Some gaming-focused ultrawide panels also have RGB lighting schemes (with embedded mood lighting on the back or around the edges), and many use the mini-joystick controls now found on most new gaming (and some general-purpose) monitors to manipulate onscreen settings. Port-wise, nearly all have DisplayPort input and all support HDMI, and many have USB-C input, as well.

Ultrawide Monitors: Some Caveats to Consider

Bigger is not always better, mind you. For starters: You will need plenty of space to put an ultrawide monitor.

These monitors’ exceptionally panoramic screens, especially at the 43-inch and 49-inch sizes, may be simply too large for a typical desk. Take measurements before diving in. You will probably want to enlist a second person to help you move the monitor into place, too. Carrying an ultrawide monitor is rather like carrying a beam of lumber; if you’re not careful, the front and back may start to wag back and forth.

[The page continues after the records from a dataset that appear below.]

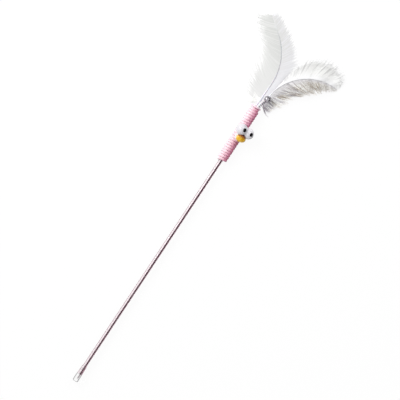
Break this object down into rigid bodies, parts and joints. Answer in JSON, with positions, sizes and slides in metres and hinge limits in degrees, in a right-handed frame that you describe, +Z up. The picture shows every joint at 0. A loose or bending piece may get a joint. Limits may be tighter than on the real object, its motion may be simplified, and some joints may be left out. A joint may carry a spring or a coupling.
{
  "type": "cat teaser wand",
  "caption": "Cat teaser wand: a clear rod with a pink liner, a cord-wound grip, a toy bird face, a jingle bell on a short chain and white feathers.",
  "frame": {"origin": "on the rod's axis, where the straight part of the handle's end cap begins", "axes": "+X along the rod towards the feathers, +Z up from the table that the wand lies on, +Y to the left as seen from above looking along +X"},
  "size_m": [0.5233, 0.1331, 0.0266],
  "materials": {
    "clear_plastic": "clear, polished",
    "clear_tube": "clear, drawn",
    "pink_liner": "pearly pink",
    "dark_foam": "matt foam",
    "pink_cord": "soft twisted cord",
    "pink_plastic": "satin",
    "felt": "felt",
    "eye_white": "polished",
    "pupil_black": "polished",
    "bill_amber": "satin vinyl",
    "bright_wire": "nickel plated",
    "bright_bell": "nickel plated",
    "steel_ball": "rolled",
    "quill_horn": "horn",
    "vane_white": "fine barbs",
    "plume_white": "loose fluffy barbs",
    "plume_grey": "loose fluffy barbs"
  },
  "bodies": {
    "wand": {"end_cap": "clear_plastic", "rod_tube": "clear_tube", "rod_liner": "pink_liner", "grip_sleeve": "dark_foam", "grip_winding": "pink_cord", "tip_plug": "pink_plastic", "face_pad": "felt", "left_eye": "eye_white", "right_eye": "eye_white", "left_pupil": "pupil_black", "right_pupil": "pupil_black", "bill": "bill_amber", "wire_eye": "bright_wire", "flight_quill": "quill_horn", "plume_quill": "quill_horn"},
    "flight_feather": {"flight_shaft": "quill_horn", "flight_left_vane": "vane_white", "flight_right_vane": "vane_white", "flight_down": "vane_white"},
    "plume": {"plume_shaft": "quill_horn", "plume_left_barbs": "plume_white", "plume_right_barbs": "plume_grey", "plume_down": "plume_grey"},
    "link_1": {"chain_link_1": "bright_wire"},
    "link_2": {"chain_link_2": "bright_wire"},
    "link_3": {"chain_link_3": "bright_wire"},
    "bell": {"bell_loop": "bright_wire", "bell_crown": "bright_bell", "bell_petals": "bright_bell"},
    "clapper": {"bell_clapper": "steel_ball"}
  },
  "joints": [
    {"name": "flight_sway", "type": "hinge", "parent": "wand", "child": "flight_feather", "pos_m": [0.4132, 0.00075, -0.0019], "axis": [0, 0, 1], "range_deg": [-12, 12], "stiffness_Nm_per_rad": 0.002, "deforming": ["flight_quill"]},
    {"name": "plume_sway", "type": "hinge", "parent": "wand", "child": "plume", "pos_m": [0.4132, -0.0021, -0.0012], "axis": [0, 0, 1], "range_deg": [-12, 12], "stiffness_Nm_per_rad": 0.002, "deforming": ["plume_quill"]},
    {"name": "link_1_swing", "type": "hinge", "parent": "wand", "child": "link_1", "pos_m": [0.4118, -0.0034, 0.0039], "axis": [0, 0, 1], "range_deg": [-20, 45]},
    {"name": "link_2_lift", "type": "hinge", "parent": "link_1", "child": "link_2", "pos_m": [0.41436, -0.00409, 0.0039], "axis": [-0.2588, -0.9659, 0], "range_deg": [0, 60]},
    {"name": "link_3_swing", "type": "hinge", "parent": "link_2", "child": "link_3", "pos_m": [0.41692, -0.00477, 0.0039], "axis": [0, 0, 1], "range_deg": [-35, 35]},
    {"name": "bell_lift", "type": "hinge", "parent": "link_3", "child": "bell", "pos_m": [0.41948, -0.00546, 0.0039], "axis": [-0.2588, -0.9659, 0], "range_deg": [0, 60]},
    {"name": "clapper_hop", "type": "slide", "parent": "bell", "child": "clapper", "axis": [0, 0, 1], "range_m": [0, 0.0053]}
  ]
}
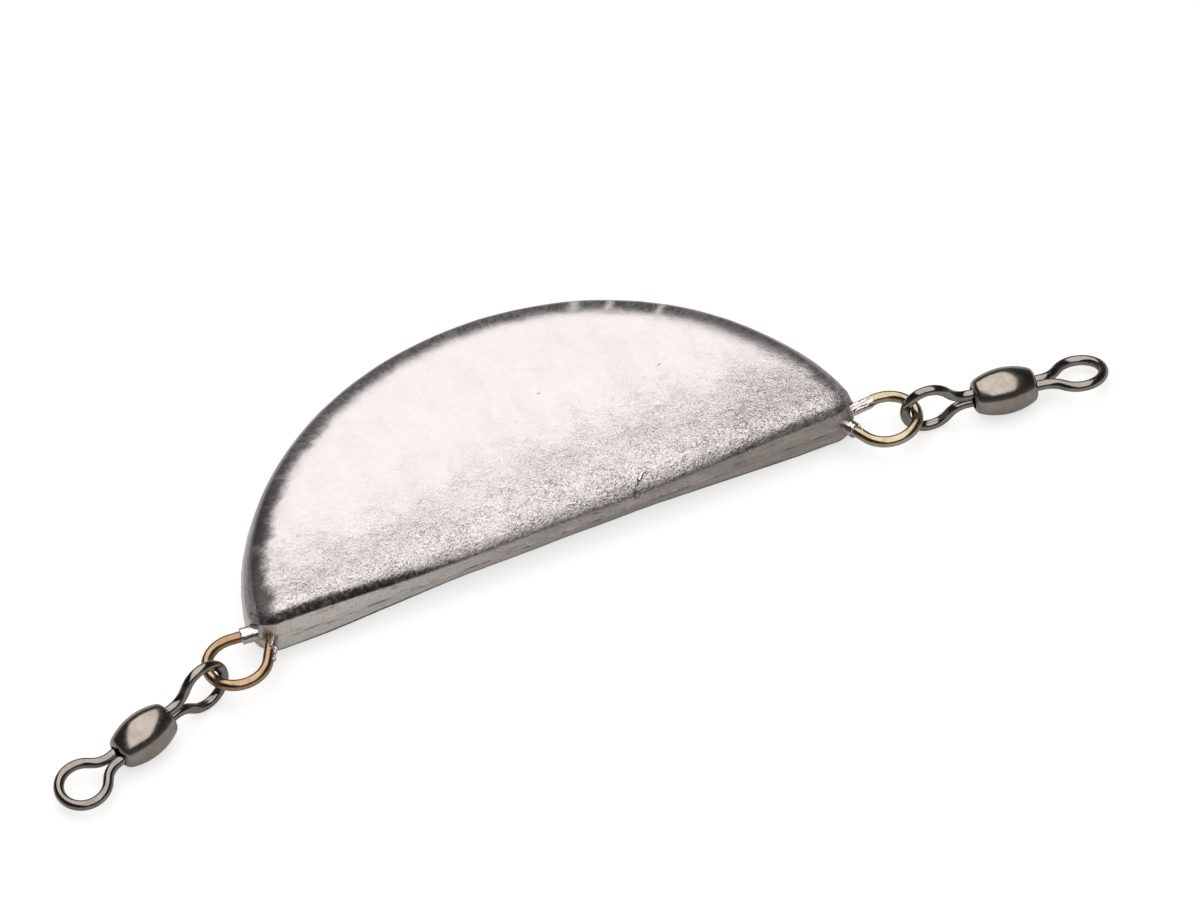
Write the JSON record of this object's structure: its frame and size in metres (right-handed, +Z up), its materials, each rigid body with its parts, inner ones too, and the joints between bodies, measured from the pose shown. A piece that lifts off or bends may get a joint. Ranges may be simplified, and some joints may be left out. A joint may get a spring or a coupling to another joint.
{
  "type": "fishing sinker",
  "caption": "Half-moon cast lead trolling sinker that lies flat, with a wire eye cast into each corner and a barrel swivel linked to each eye.",
  "frame": {"origin": "on the resting face, on the casting's centre line, halfway between the straight edge and the crown of the arc", "axes": "+X along the straight edge to the right eye, +Y from the straight edge to the arc, +Z up out of the upper face"},
  "size_m": [0.1298, 0.047, 0.0071],
  "materials": {
    "cast_lead": "bright as-cast lead with a grainy skin, darker in the rounded rim",
    "bronze_wire": "smooth drawn bronze wire, lightly tarnished",
    "black_nickel": "glossy black nickel plating, satin on the barrel"
  },
  "bodies": {
    "root": {"lead_body": "cast_lead", "left_cast_eye": "bronze_wire", "right_cast_eye": "bronze_wire"},
    "left_inner_eye": {"left_inner_eye": "black_nickel"},
    "left_barrel": {"left_barrel": "black_nickel"},
    "left_outer_eye": {"left_outer_eye": "black_nickel"},
    "right_inner_eye": {"right_inner_eye": "black_nickel"},
    "right_barrel": {"right_barrel": "black_nickel"},
    "right_outer_eye": {"right_outer_eye": "black_nickel"}
  },
  "joints": [
    {"name": "left_link_swing", "type": "hinge", "parent": "root", "child": "left_inner_eye", "pos_m": [-0.04288, -0.0196, 0.00355], "axis": [-0.342, 0.9397, 0], "range_deg": [-135, 145]},
    {"name": "left_barrel_spin", "type": "hinge", "parent": "left_inner_eye", "child": "left_barrel", "pos_m": [-0.05254, -0.02311, 0.00276], "axis": [-0.9369, -0.341, -0.0767], "continuous": true},
    {"name": "left_eye_spin", "type": "hinge", "parent": "left_barrel", "child": "left_outer_eye", "pos_m": [-0.05254, -0.02311, 0.00276], "axis": [-0.9369, -0.341, -0.0767], "continuous": true},
    {"name": "right_link_swing", "type": "hinge", "parent": "root", "child": "right_inner_eye", "pos_m": [0.04308, -0.01876, 0.00355], "axis": [-0.1045, -0.9945, 0], "range_deg": [-135, 145]},
    {"name": "right_barrel_spin", "type": "hinge", "parent": "right_inner_eye", "child": "right_barrel", "pos_m": [0.05329, -0.01984, 0.00276], "axis": [0.9916, -0.1042, -0.0767], "continuous": true},
    {"name": "right_eye_spin", "type": "hinge", "parent": "right_barrel", "child": "right_outer_eye", "pos_m": [0.05329, -0.01984, 0.00276], "axis": [0.9916, -0.1042, -0.0767], "continuous": true}
  ]
}
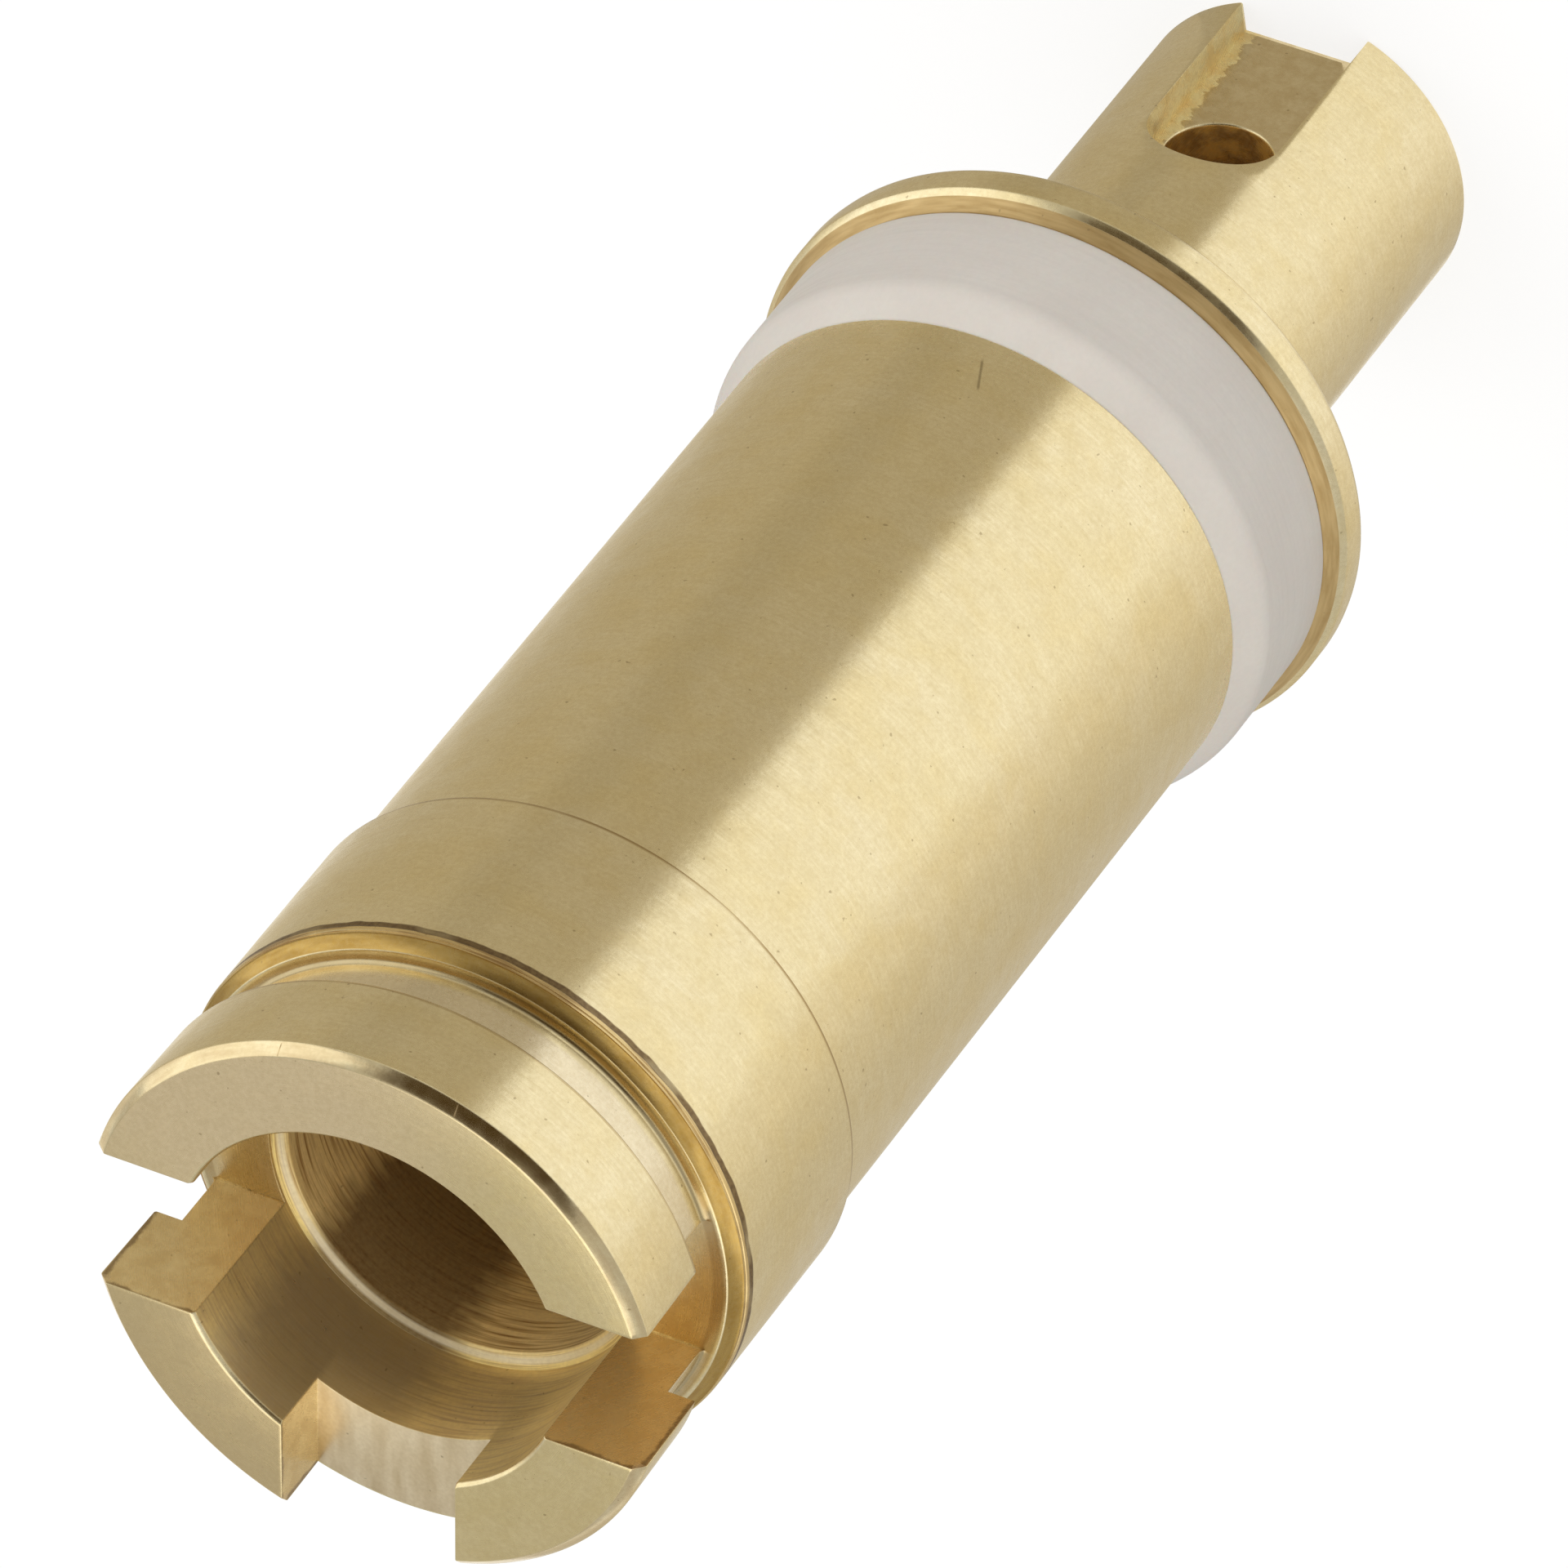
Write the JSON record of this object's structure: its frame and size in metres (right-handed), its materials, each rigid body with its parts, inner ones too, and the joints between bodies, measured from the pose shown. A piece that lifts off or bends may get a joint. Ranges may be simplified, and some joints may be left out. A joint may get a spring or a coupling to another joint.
{
  "type": "turned brass body with seal ring",
  "caption": "Satin brass turned body with a slotted hollow nose, a white plastic seal ring, a thin flange and a slotted shank.",
  "frame": {"origin": "centre of the tail face, on the turning axis", "axes": "+Z along the turning axis, from the tail to the slotted nose; +X along the slot that crosses the nose; -Y towards the shank's slot"},
  "size_m": [0.0136, 0.0136, 0.0416],
  "materials": {
    "brass": "satin, turned",
    "ring_plastic": "matt, slightly translucent"
  },
  "bodies": {
    "root": {"turned_body": "brass", "seal_ring": "ring_plastic"}
  },
  "joints": []
}
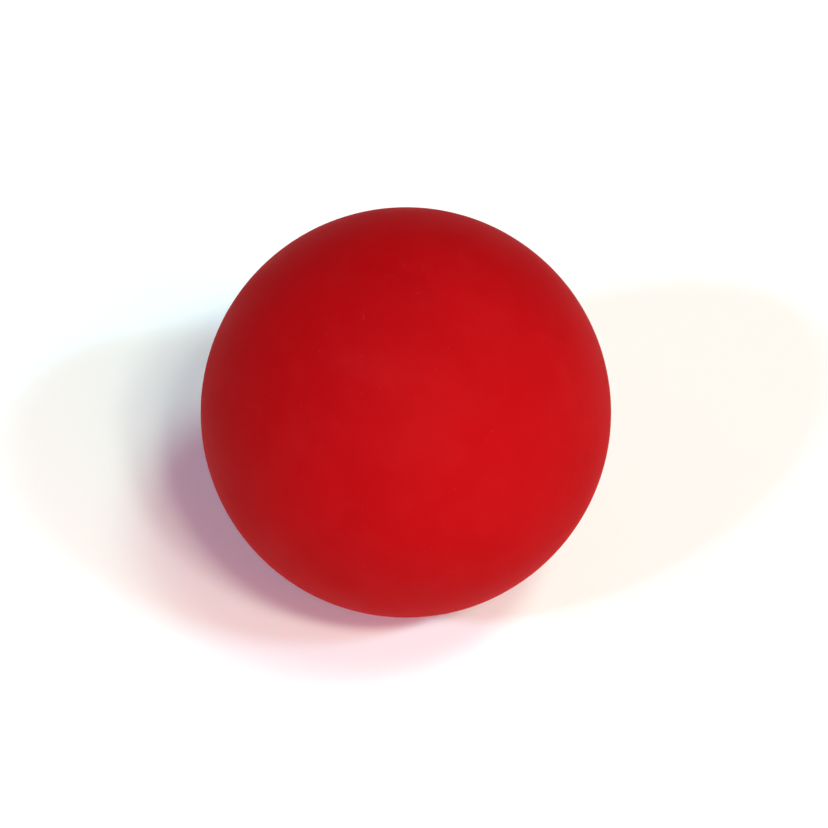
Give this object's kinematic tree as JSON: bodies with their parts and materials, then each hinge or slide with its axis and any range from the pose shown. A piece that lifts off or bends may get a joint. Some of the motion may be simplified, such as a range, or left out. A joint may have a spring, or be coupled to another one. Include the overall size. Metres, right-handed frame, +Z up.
{
  "type": "lacrosse ball",
  "caption": "Solid rubber lacrosse ball: a plain matte sphere with a fine trimmed parting line round it, made to be thrown, caught and bounced.",
  "frame": {"origin": "the ball's centre", "axes": "+Z up as the ball rests, -Y towards the front, +X to the right. The pole of the mould's axis leans 42 degrees from +Z towards -Y, so the parting line climbs from the front's foot to the back's shoulder and is its own mirror image in X."},
  "size_m": [0.0636, 0.0634, 0.0634],
  "materials": {
    "red_rubber": "matte"
  },
  "bodies": {
    "root": {"ball": "red_rubber"}
  },
  "joints": []
}
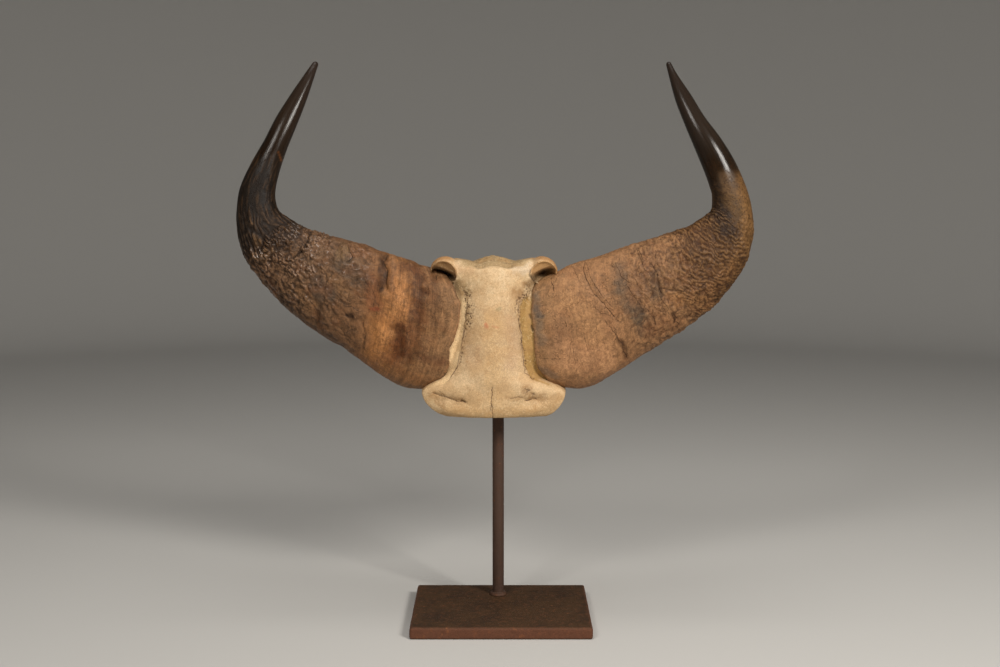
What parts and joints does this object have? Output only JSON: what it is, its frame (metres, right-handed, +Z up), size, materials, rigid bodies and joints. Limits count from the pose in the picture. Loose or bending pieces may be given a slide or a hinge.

Gamers have a different set of potential concerns. Depending on the actual title and your play style, ultrawides can a boon for multiplayer gaming, or a hindrance. The panels can afford a benefit in many MOBAs, battle royale titles, and real-time-strategy (RTS) games. But some serious esports competitors may actually want a more focused view of the proceedings; for example, enemies that may appear suddenly at the periphery of the screen can be a distraction. Some of these serious players will strongly prefer a compact 16:9 monitor to keep all the action in the primary field of view.

Samsung Odyssey G9 32:9

(Credit: Samsung)

Also bear in mind: Most new AAA games will work fine on screens with 21:9 and, usually, 32:9 aspect ratios, but some older games may not support these resolutions. As a result, they may show up in a smaller window with large black bars at the sides (like movie letterboxing, but in the other orientation), or, more a concern, with the game image stretched across the whole panel and distorted. (The latter is less common, fortunately.) It’s best to check the game manufacturer’s support pages or relevant forums if you have any doubts or are heavily wedded to a particular old game.

Most of all, ultrawide monitors tend to be pricey, though part of that is simply the size of the panels—once you get above 32 inches, most displays of all kinds are ultrawide ones. Models in the 34-to-35-inch range run from a bit above $350 for a basic, general-purpose screen (or the barest-bones gaming one) to more than $2,000 for a fully tricked-out gaming panel. Most monitors in that size range, though, go for under $1,000. The 49-inch models run from about $900 to $1,600.

So, What Is the Best Ultrawide Monitor to Buy?

Ultrawide monitors are not for everyone, but if you do want a display with an immensely spacious screen, whether for gaming, advanced content-creation work, viewing ginormous spreadsheets, or comparing several versions of a photo or illustration, you have many good models to choose among. We’ve tested a whole passel of panels; our favorites for different usage cases are summarized below. Check them out and click through for deep-dive reviews of each to learn more.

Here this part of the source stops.